■「今日は生きるか死ぬか」

 そして長友はサウジアラビア戦で、自身を信じてくれた森保監督の期待に応える活躍を見せる。試合前のアップ時から、ゴール前で待つ浅野拓磨に鋭いクロスを上げていた長友。どこか吹っ切れているような感じが漂っていたが、それを証明するように魂のこもったプレーを見せつけてくれたのが、前半12分だ。

 相手ゴール前の細かいパス交換から前線に上がった長友へパスが渡る。グラウンダーのセンタリングは一度は跳ね返されものの、フィフティのボールを激しく争い、倒れたもののすぐに立ち上がり、次の選手にもプレッシャーをかけ、マイボールのスローインに持ち込んだのだ。中国戦とは明らかに違う鋭く速い動き。埼玉スタジアムには大きな拍手が響き渡った。

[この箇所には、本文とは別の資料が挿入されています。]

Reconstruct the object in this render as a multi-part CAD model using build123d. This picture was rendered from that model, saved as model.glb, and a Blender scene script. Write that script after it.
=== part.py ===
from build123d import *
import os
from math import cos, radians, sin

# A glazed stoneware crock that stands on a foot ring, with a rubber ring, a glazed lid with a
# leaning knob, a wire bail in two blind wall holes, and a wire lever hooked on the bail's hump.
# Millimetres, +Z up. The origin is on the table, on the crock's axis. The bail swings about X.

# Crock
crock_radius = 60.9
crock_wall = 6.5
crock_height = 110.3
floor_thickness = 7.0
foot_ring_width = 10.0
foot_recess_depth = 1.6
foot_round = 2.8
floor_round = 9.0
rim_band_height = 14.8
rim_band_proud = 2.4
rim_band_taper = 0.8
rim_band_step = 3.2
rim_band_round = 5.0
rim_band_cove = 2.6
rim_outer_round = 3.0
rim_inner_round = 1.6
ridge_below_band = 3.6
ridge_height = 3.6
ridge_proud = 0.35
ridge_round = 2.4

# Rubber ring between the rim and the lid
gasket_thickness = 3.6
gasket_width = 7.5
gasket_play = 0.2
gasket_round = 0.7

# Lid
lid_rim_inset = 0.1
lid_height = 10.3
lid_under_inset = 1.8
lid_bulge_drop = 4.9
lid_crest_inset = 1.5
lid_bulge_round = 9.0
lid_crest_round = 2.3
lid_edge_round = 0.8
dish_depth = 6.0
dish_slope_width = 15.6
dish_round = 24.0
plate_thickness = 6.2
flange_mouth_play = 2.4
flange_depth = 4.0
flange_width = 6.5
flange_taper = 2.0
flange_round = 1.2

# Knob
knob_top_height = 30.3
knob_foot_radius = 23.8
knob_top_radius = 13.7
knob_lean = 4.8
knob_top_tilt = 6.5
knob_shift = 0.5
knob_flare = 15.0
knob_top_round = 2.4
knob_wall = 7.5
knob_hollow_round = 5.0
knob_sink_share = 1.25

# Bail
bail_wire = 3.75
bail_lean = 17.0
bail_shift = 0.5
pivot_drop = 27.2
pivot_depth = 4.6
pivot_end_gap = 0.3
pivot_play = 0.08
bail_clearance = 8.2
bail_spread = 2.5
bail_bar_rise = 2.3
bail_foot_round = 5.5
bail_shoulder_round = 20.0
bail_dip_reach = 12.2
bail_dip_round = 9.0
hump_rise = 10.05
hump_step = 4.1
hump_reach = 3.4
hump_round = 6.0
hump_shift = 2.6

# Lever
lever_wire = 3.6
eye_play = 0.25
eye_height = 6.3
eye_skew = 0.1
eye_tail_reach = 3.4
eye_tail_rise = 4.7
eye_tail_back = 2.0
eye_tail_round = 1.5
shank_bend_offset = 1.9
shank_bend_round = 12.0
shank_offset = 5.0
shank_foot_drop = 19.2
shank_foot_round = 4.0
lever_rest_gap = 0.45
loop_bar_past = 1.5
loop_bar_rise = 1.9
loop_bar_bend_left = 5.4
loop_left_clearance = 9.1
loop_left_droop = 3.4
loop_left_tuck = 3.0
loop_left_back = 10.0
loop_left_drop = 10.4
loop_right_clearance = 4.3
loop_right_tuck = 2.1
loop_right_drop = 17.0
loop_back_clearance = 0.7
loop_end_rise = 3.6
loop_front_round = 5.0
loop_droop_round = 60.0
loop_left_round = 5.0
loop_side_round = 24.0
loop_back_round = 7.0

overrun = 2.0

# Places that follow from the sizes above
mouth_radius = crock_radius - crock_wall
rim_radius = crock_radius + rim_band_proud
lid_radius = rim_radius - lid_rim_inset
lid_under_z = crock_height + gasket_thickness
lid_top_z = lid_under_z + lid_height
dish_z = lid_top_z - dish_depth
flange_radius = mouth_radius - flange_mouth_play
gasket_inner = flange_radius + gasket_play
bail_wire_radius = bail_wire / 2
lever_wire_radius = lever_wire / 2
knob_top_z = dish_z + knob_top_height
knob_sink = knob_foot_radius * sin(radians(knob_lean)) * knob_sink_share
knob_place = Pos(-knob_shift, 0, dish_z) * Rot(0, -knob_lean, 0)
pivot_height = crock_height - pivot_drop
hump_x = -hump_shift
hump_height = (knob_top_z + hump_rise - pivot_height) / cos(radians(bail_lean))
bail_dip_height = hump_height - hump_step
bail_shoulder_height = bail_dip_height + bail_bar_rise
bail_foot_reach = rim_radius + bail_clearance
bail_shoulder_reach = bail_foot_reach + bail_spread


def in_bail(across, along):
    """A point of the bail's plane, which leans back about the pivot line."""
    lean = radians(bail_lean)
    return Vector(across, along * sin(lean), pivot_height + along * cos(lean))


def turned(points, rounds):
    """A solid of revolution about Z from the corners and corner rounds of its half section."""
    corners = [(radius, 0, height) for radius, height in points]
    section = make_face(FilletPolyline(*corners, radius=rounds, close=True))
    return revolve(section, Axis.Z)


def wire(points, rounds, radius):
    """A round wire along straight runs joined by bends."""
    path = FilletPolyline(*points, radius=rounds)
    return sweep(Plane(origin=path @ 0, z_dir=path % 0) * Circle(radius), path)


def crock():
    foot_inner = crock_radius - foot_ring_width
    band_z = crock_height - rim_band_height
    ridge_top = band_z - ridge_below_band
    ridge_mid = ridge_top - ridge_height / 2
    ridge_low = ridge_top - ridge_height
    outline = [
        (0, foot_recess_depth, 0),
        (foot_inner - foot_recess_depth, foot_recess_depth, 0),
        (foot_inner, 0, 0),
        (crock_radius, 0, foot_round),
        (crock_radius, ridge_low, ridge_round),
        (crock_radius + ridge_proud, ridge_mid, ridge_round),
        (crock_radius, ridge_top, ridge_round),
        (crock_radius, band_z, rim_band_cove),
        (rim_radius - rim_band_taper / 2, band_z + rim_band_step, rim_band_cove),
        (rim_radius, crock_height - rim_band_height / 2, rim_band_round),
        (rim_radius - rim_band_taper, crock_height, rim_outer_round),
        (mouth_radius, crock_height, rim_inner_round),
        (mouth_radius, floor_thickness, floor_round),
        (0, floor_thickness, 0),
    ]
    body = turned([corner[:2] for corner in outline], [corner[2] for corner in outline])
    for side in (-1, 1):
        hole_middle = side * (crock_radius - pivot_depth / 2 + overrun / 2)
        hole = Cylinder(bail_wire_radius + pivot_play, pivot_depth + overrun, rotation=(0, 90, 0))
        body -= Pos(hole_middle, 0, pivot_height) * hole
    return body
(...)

 その後も何度も左サイドを駆け上がる長友。それが実を結んだのは後半5分。中盤で自軍がボール奪取したのを見るや否や、南野の外側にダッシュ。南野からのパスはやや弱く、相手DFが詰め寄ってくるも、長友はいち早く左足でクロス。それが伊東に渡り、ワールドクラスのミドルシュートにつながったのだ。その後も、自軍でのヘディングクリアからそのまま一気に加速、南野の外側を駆け抜け、それによりマークが緩くなった南野がミドルシュートを打つという場面もあった。

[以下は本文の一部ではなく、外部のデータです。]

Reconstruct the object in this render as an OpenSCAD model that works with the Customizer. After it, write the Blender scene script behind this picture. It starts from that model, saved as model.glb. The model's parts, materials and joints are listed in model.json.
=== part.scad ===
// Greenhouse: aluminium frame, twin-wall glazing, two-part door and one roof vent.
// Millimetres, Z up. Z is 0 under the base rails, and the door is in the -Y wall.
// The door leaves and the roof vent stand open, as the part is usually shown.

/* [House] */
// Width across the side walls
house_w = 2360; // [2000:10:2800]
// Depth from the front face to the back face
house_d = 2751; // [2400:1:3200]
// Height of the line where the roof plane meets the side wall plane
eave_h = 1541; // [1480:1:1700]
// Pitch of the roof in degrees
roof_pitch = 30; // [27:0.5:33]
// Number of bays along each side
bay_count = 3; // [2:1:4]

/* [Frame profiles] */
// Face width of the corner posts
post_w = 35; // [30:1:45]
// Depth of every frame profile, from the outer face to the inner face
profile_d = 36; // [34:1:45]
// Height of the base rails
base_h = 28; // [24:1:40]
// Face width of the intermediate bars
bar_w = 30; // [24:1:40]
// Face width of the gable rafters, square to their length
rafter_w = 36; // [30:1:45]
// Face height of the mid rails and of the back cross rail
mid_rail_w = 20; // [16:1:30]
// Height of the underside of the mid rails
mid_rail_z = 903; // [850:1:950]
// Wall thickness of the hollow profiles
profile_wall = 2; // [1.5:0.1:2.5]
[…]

 後半23分に中山と交代した長友だったが、守備も含め、この日は大一番、サウジアラビア戦の2-0の勝利に大きく貢献したといえるだろう。試合後のオンライン取材の場で長友は、笑顔を見せながらも切実な思いを話していた。「たくさんいただいた厳しい批判が、僕の心に火をつけてくれた」と語りながらも、「今日は生きるか死ぬかだなと。今日できなければ代表にいる意味ないなと思っていたので」と、まさに背水の陣で臨んでいたことを明かしたのだ。

 そして、改めて「W杯で戦いたい」という思いを熱く語った。